INFORMATION SUPPLIED -
==*==
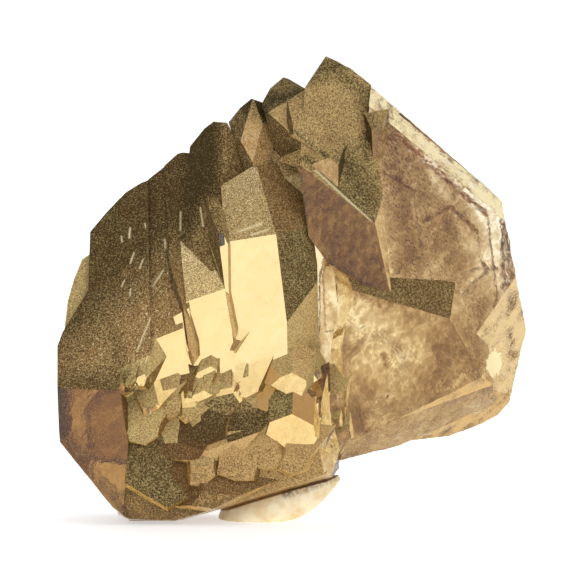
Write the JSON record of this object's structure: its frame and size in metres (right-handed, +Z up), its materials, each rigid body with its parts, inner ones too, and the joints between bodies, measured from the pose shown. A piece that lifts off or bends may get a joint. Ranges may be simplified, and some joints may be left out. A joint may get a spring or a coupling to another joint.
{
  "type": "gwindel smoky quartz",
  "caption": "Smoky quartz gwindel: a flat, twisted stack of intergrown crystals with a saw-tooth ridge, clear stepped faces and chlorite dust, standing on its broken edge and a pinch of putty.",
  "frame": {"origin": "middle of the footprint of the whole specimen, on the surface that it stands on", "axes": "+Z up, -Y out of the broad side with the stepped clear faces, +X towards the thin pale edge, along the width"},
  "size_m": [0.0658, 0.0216, 0.0648],
  "materials": {
    "smoky_quartz": "clear to smoky brown crystal, glassy on the prism faces, dusted with dark green-brown chlorite on the rhombohedral faces",
    "putty": "dull, soft, slightly soiled"
  },
  "bodies": {
    "root": {"gwindel_crystal": "smoky_quartz", "putty_rest": "putty"}
  },
  "joints": []
}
==*==
Repeat the material word for word, in full.

THE REPLY -
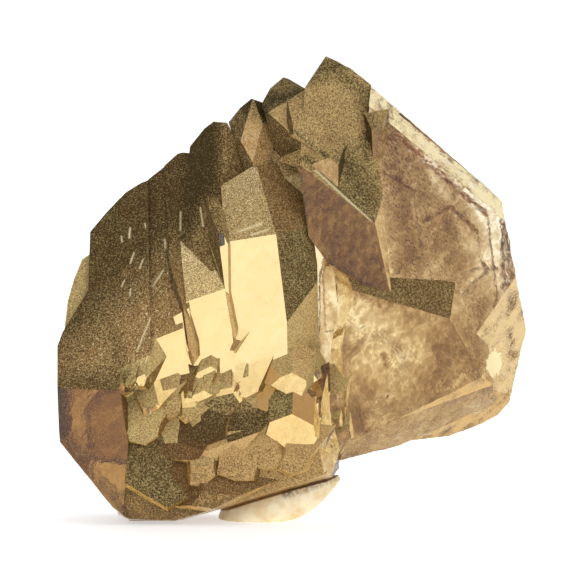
Write the JSON record of this object's structure: its frame and size in metres (right-handed, +Z up), its materials, each rigid body with its parts, inner ones too, and the joints between bodies, measured from the pose shown. A piece that lifts off or bends may get a joint. Ranges may be simplified, and some joints may be left out. A joint may get a spring or a coupling to another joint.
{
  "type": "gwindel smoky quartz",
  "caption": "Smoky quartz gwindel: a flat, twisted stack of intergrown crystals with a saw-tooth ridge, clear stepped faces and chlorite dust, standing on its broken edge and a pinch of putty.",
  "frame": {"origin": "middle of the footprint of the whole specimen, on the surface that it stands on", "axes": "+Z up, -Y out of the broad side with the stepped clear faces, +X towards the thin pale edge, along the width"},
  "size_m": [0.0658, 0.0216, 0.0648],
  "materials": {
    "smoky_quartz": "clear to smoky brown crystal, glassy on the prism faces, dusted with dark green-brown chlorite on the rhombohedral faces",
    "putty": "dull, soft, slightly soiled"
  },
  "bodies": {
    "root": {"gwindel_crystal": "smoky_quartz", "putty_rest": "putty"}
  },
  "joints": []
}